While speaking to Healthline, she identified a growing need for perfectionism among her students, many to the point that they’re afraid of trying new things for fear of not getting it right.
“Their self-esteem is very low. They think they are ‘terrible students,’ aren’t doing enough or being good enough,” she said. “There are no reasons for this, but they have this constant voice in their head telling them they just aren’t enough.”
She also sees parents as sometimes being the biggest barrier to kids getting the help they need.
“I think there is such a stigma attached to mental health, and so much judgment from other parents as far as treating children for anxiety or depression, that many parents seem reluctant to acknowledge their child needs help,” Fennig said.
Fennig believes some of her students would greatly benefit from talking with a child psychologist who could help them manage stress, anxiety, dealing with bullying, and other peer interactions.
However, she ultimately concludes they don’t often get that help because their parents seem to think “that going to a child psychologist means their child will be put on medication, and that’s so frowned upon in today’s society.”

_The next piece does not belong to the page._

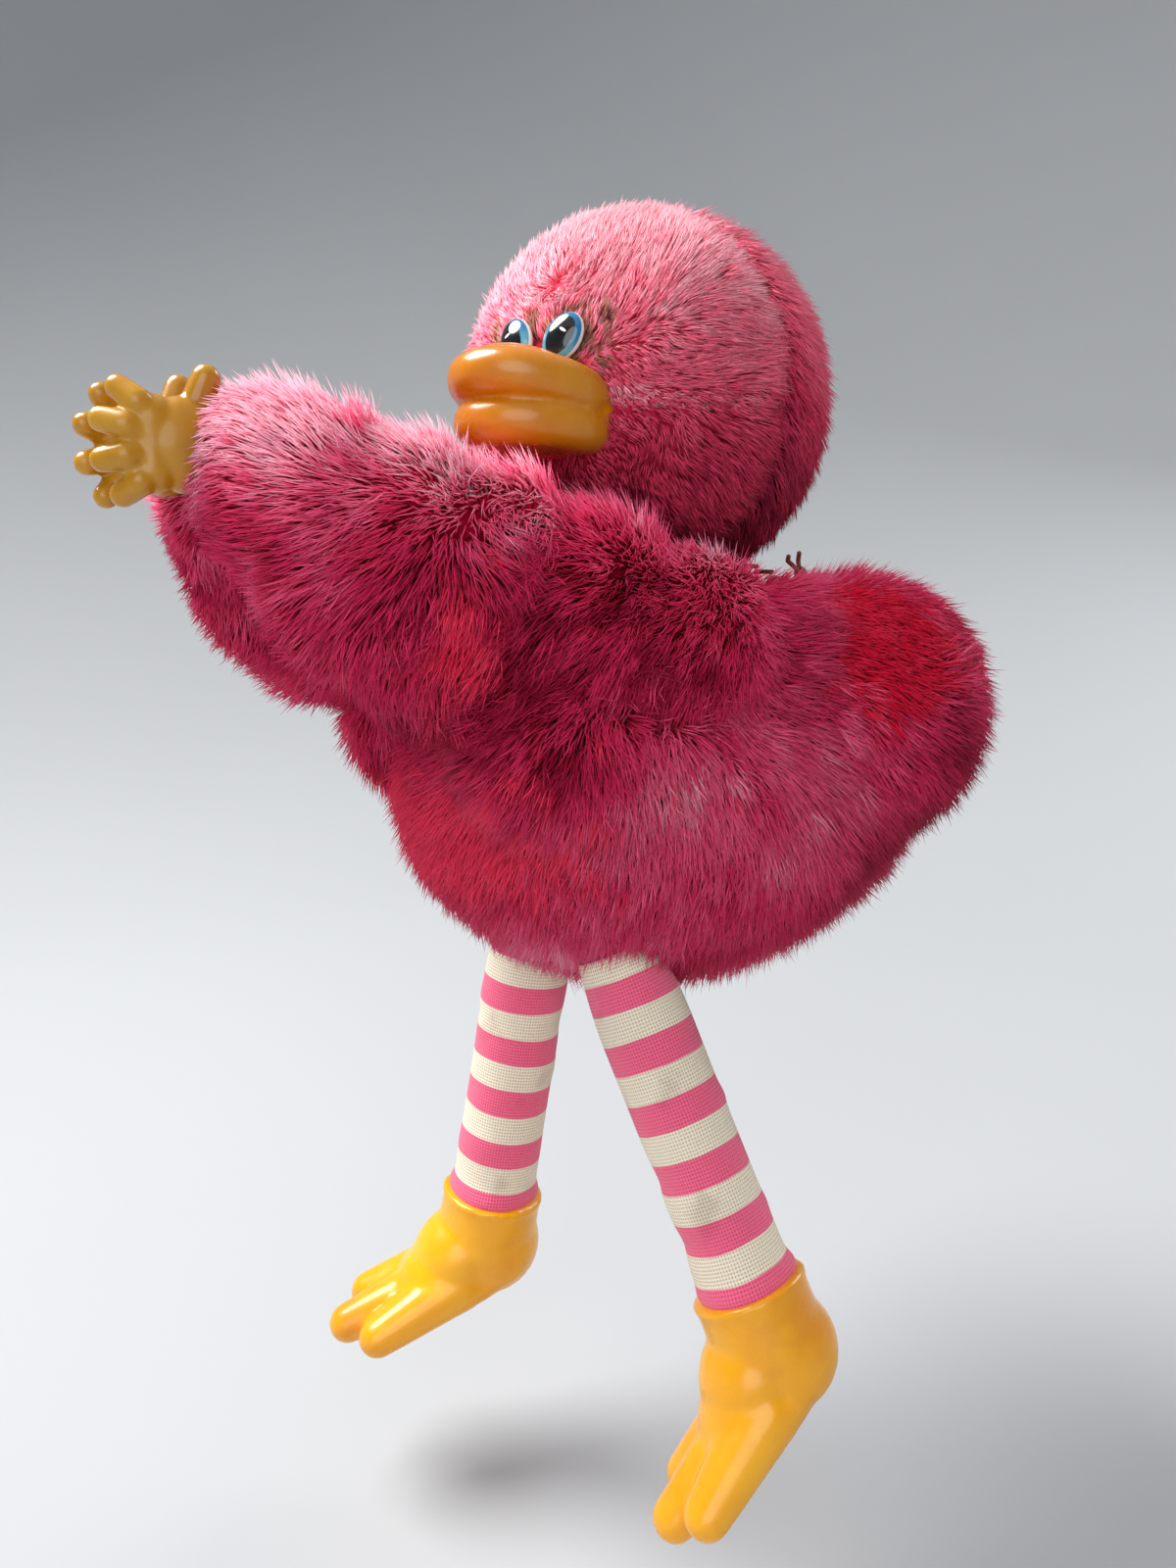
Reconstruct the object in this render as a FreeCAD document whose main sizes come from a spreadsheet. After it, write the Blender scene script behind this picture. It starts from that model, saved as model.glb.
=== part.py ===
"""Plush clip-on bird: a stuffed fur bird whose wings are the jaws of a sprung clip.

Frame: millimetres, +Z up, the bird faces -Y and its left side is +X. The origin is the
middle of the grip, halfway between the two palms. The drive sizes are in the sheet
"Sizes"; pieces take their sizes from it by expression and their places through size().
"""
import FreeCAD, Part
import math
import os

VECTOR = FreeCAD.Vector
ROTATION = FreeCAD.Rotation
PLACEMENT = FreeCAD.Placement
AXIS_X = VECTOR(1, 0, 0)
AXIS_Y = VECTOR(0, 1, 0)
AXIS_Z = VECTOR(0, 0, 1)
LEFT = 1
RIGHT = -1
POLES_TO_SIDES = ROTATION(AXIS_Y, 90)
SIDE_NAMES = {LEFT: "left", RIGHT: "right"}

SIZES = {
    # fabric and clearances
    "fur_thickness": 3.0,
    "cotton_thickness": 0.6,
    "vinyl_wall": 1.2,
    "soft_gap": 0.7,
    "pin_clearance": 0.05,
    # head
    "head_width": 50.0,
    "head_back": 66.0,
    "head_up": 8.0,
    "head_turn": 21.5,
    "neck_cut": 22.5,
    "neck_radius": 17.0,
    "chin_seam_drop": 1.2,
    "rear_seam_back": 2.0,
    # bill and eyes, placed from the middle of the head
    "bill_width": 25.0,
    "bill_back": 25.0,
    "upper_bill_height": 9.4,
    "upper_bill_up": 0.2,
    "lower_bill_height": 8.6,
    "lower_bill_up": -4.2,
    "lower_bill_share": 0.9,
    "bill_post_radius": 3.0,
    "bill_post_front": 34.6,
    "bill_post_length": 17.6,
    "eye_width": 4.8,
    "eye_height": 6.2,
    "eye_sink": 0.9,
    "eye_spread": 7.2,
    "eye_up": 6.0,
    "eye_lean": 30.0,
    # torso
    "body_width": 62.0,
    "body_length": 88.0,
    "body_back": 72.0,
    "body_up": -44.0,
    "rump_width": 40.0,
    "rump_side": 19.0,
    "rump_back": 94.0,
    "rump_up": -34.0,
    "shoulder_width": 21.0,
    "shoulder_length": 44.0,
    "shoulder_side": 19.0,
    "shoulder_back": 72.0,
    "shoulder_up": -24.0,
    # clip
    "pivot_back": 52.0,
    "pivot_up": -27.0,
    "lever_thickness": 3.0,
    "lever_height": 10.0,
    "lever_front_height": 7.2,
    "lever_length": 97.0,
    "lever_bow": 18.5,
    "palm_gap": 2.4,
    "ear_radius": 3.0,
    "ear_thickness": 1.3,
    "ear_gap": 0.2,
    "pin_radius": 1.5,
    "pin_head": 0.8,
    "spring_wire": 0.7,
    "spring_radius": 2.3,
    "spring_pitch": 0.95,
    "spring_turns": 3.5,
    "cavity_width": 46.2,
    "cavity_slack": 4.5,
    "cavity_end_gap": 0.6,
    "thread_radius": 0.35,
    "stitch_length": 4.0,
    "stitch_pitch": 3.2,
    "stitch_gap": 4.4,
    "stitch_count": 5,
    # hands and wing sleeves
    "palm_thickness": 7.0,
    "palm_length": 9.0,
    "palm_height": 9.0,
    "finger_radius": 1.7,
    "finger_length": 5.0,
    "thumb_radius": 1.8,
    "thumb_length": 4.0,
    "sleeve_thickness": 11.0,
    # legs and boots, placed from the hip
    "hip_side": 12.9,
    "hip_back": 55.2,
    "hip_drop": 1.718,
    "tab_radius": 0.7,
    "tab_width": 9.0,
    "tab_drop": 3.0,
    "tab_gap": 0.9,
    "tongue_width": 2.7,
    "leg_radius": 7.25,
    "leg_length": 43.9,
    "leg_flare": 10.0,
    "leg_in_boot": 10.0,
    "boot_wall": 0.9,
    "boot_lip": 0.6,
    "boot_lip_height": 1.3,
    "boot_height": 17.0,
    "boot_heel_back": 5.5,
    "boot_toe_front": 31.5,
    "boot_width": 17.0,
    "boot_flex": 22.0,
    "toe_width": 7.0,
    "toe_short": 4.2,
}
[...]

McClanahan suggests starting with the child’s pediatrician. They may be able to refer children to someone who can help in their area.
She points out that school counselors can also potentially provide resources.
Getting the child and family involved in developing new coping skills can be helpful as well.
For her part, Matz isn’t giving up on getting her daughter the help she needs. Currently, that involves calming techniques they’re employing at home along with helping her keep a routine, warning her a day ahead of time when doctor appointments are coming up, and allowing her to sleep on an air mattress in their room when needed.
Matz has considered trying to find a new child therapist, but at this point even bringing up the idea sends her daughter into a panic. And while medication is something Matz would consider, her daughter has anxiety about that as well, thanks to the prescription commercials and their long lists of side effects.
“There may come a time when I insist,” Matz explained, “but for now we’re letting her guide her treatment.”
It feels like the only option they have at the moment. But for the time being, it seems to be working as well as anything else.